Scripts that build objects
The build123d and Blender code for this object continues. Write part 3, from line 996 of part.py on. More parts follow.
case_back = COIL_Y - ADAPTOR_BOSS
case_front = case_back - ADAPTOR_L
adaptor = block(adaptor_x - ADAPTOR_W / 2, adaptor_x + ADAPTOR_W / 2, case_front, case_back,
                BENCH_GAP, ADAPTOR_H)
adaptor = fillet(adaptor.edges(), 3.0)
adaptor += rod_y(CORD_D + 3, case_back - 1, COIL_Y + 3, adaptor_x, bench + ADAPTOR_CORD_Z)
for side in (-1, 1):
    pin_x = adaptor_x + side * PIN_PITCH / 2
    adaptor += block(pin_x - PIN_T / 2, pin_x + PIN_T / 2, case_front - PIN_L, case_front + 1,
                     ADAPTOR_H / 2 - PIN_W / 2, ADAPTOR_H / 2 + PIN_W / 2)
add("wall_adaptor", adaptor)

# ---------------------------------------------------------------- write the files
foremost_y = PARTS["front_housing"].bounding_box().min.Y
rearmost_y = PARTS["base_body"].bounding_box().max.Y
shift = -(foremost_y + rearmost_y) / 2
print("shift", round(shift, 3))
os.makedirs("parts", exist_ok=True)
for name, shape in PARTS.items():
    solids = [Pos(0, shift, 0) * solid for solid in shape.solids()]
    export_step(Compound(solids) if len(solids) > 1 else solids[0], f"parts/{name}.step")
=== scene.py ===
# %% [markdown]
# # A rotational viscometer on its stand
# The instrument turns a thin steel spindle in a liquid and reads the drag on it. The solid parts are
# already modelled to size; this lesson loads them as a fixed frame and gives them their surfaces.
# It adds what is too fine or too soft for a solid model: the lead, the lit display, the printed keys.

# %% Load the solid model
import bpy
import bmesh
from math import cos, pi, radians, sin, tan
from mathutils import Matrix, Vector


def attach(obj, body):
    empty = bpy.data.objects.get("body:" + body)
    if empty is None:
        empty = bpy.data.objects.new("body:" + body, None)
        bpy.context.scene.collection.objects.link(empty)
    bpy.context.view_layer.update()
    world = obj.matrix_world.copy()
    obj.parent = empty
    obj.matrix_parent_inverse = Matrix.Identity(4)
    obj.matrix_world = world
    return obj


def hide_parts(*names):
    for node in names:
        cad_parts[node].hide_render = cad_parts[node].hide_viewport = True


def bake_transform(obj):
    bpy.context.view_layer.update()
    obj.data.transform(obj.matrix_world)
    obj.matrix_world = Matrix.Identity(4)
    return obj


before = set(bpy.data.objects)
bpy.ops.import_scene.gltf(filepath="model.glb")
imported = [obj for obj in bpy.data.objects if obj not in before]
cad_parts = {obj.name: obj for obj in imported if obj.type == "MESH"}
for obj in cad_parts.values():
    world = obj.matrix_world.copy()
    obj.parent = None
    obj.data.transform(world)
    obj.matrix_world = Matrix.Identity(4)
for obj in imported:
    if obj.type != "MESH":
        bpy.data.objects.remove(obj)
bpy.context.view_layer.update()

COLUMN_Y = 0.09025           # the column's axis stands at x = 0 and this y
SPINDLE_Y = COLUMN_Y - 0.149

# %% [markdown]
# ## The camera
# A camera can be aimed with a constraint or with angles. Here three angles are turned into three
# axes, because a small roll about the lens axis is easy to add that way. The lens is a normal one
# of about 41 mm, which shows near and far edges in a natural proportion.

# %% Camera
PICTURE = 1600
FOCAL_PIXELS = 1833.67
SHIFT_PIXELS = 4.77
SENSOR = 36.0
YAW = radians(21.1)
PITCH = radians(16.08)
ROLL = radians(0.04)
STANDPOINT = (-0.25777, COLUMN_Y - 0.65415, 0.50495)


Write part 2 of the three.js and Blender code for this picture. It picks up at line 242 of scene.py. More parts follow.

■ WHAT YOU WILL DO ■
Copy verbatim the line that contains "write the files", the line that contains "in imported if", and all lines between them.

■ RESULT OF THE EXERCISE ■
# ---------------------------------------------------------------- write the files
foremost_y = PARTS["front_housing"].bounding_box().min.Y
rearmost_y = PARTS["base_body"].bounding_box().max.Y
shift = -(foremost_y + rearmost_y) / 2
print("shift", round(shift, 3))
os.makedirs("parts", exist_ok=True)
for name, shape in PARTS.items():
    solids = [Pos(0, shift, 0) * solid for solid in shape.solids()]
    export_step(Compound(solids) if len(solids) > 1 else solids[0], f"parts/{name}.step")
=== scene.py ===
# %% [markdown]
# # A rotational viscometer on its stand
# The instrument turns a thin steel spindle in a liquid and reads the drag on it. The solid parts are
# already modelled to size; this lesson loads them as a fixed frame and gives them their surfaces.
# It adds what is too fine or too soft for a solid model: the lead, the lit display, the printed keys.

# %% Load the solid model
import bpy
import bmesh
from math import cos, pi, radians, sin, tan
from mathutils import Matrix, Vector


def attach(obj, body):
    empty = bpy.data.objects.get("body:" + body)
    if empty is None:
        empty = bpy.data.objects.new("body:" + body, None)
        bpy.context.scene.collection.objects.link(empty)
    bpy.context.view_layer.update()
    world = obj.matrix_world.copy()
    obj.parent = empty
    obj.matrix_parent_inverse = Matrix.Identity(4)
    obj.matrix_world = world
    return obj


def hide_parts(*names):
    for node in names:
        cad_parts[node].hide_render = cad_parts[node].hide_viewport = True


def bake_transform(obj):
    bpy.context.view_layer.update()
    obj.data.transform(obj.matrix_world)
    obj.matrix_world = Matrix.Identity(4)
    return obj


before = set(bpy.data.objects)
bpy.ops.import_scene.gltf(filepath="model.glb")
imported = [obj for obj in bpy.data.objects if obj not in before]
cad_parts = {obj.name: obj for obj in imported if obj.type == "MESH"}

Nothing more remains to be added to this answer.